What if the recipient refuses to sign for it? +

USPS documents the refusal. The envelope comes back marked 'refused' or 'unclaimed.' In most jurisdictions, refusal is treated as the legal equivalent of acceptance — you can't dodge a demand by refusing to sign for it. The undelivered envelope itself, with the refusal markings, becomes part of your evidence.

Can I send a demand letter without certified mail? +

Technically yes, but you're giving up the proof-of-delivery that makes the letter actually carry weight. Without certified mail, the recipient can claim they never got the letter, and you have no documented record. Many small-claims courts will not accept demand-letter evidence without proof of delivery. Pay the extra $8 and send certified — it's the difference between a demand letter that works and one that gets ignored.

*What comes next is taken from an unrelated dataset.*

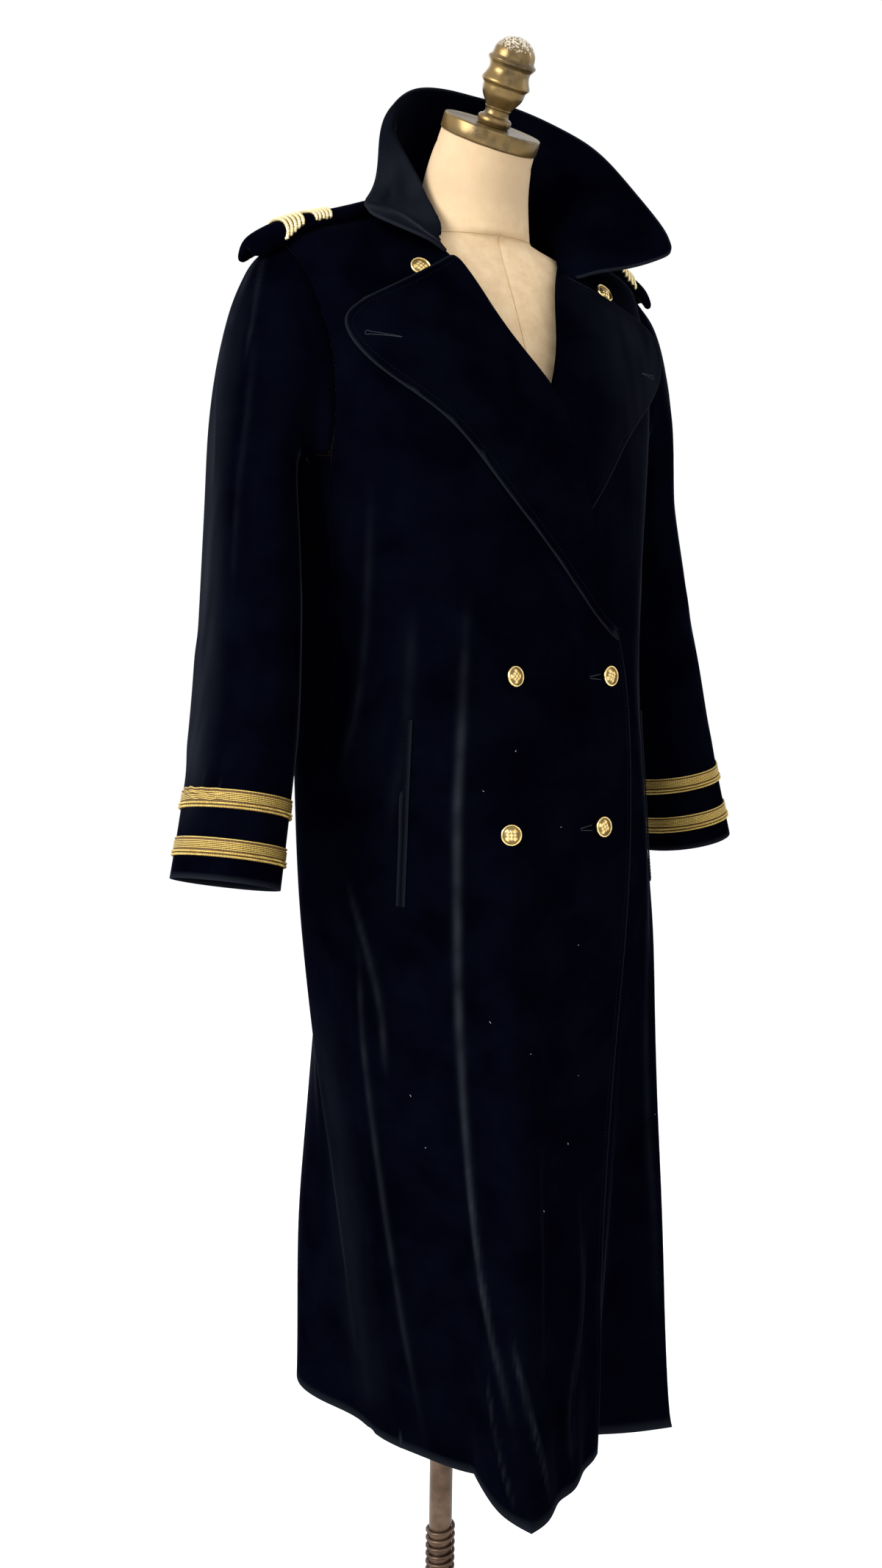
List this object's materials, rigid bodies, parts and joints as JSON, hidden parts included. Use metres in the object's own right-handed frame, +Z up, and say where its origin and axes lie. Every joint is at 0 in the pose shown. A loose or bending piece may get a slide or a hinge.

Can I send a certified letter to a P.O. Box? +

Yes. USPS will leave a notice in the P.O. Box if the recipient isn't physically there to sign. The recipient must then come to the post office, sign for it, and pick it up — which still creates a delivery record on the date they actually retrieve it.

How long does Certified Mail take to deliver? +

Same delivery speed as regular First-Class Mail — typically 1 to 5 business days within the U.S. The 'certified' designation affects tracking and signature capture, not delivery speed.

What proof do I get? +

Three pieces of evidence: an acceptance receipt (showing date and time the post office received your letter), tracking updates as it moves through the mail stream, and a delivery confirmation with signature when it arrives. The signed Return Receipt — either a green card mailed back to you or an electronic PDF — is the strongest piece of evidence. Save it; you'll want it if this ever goes to court.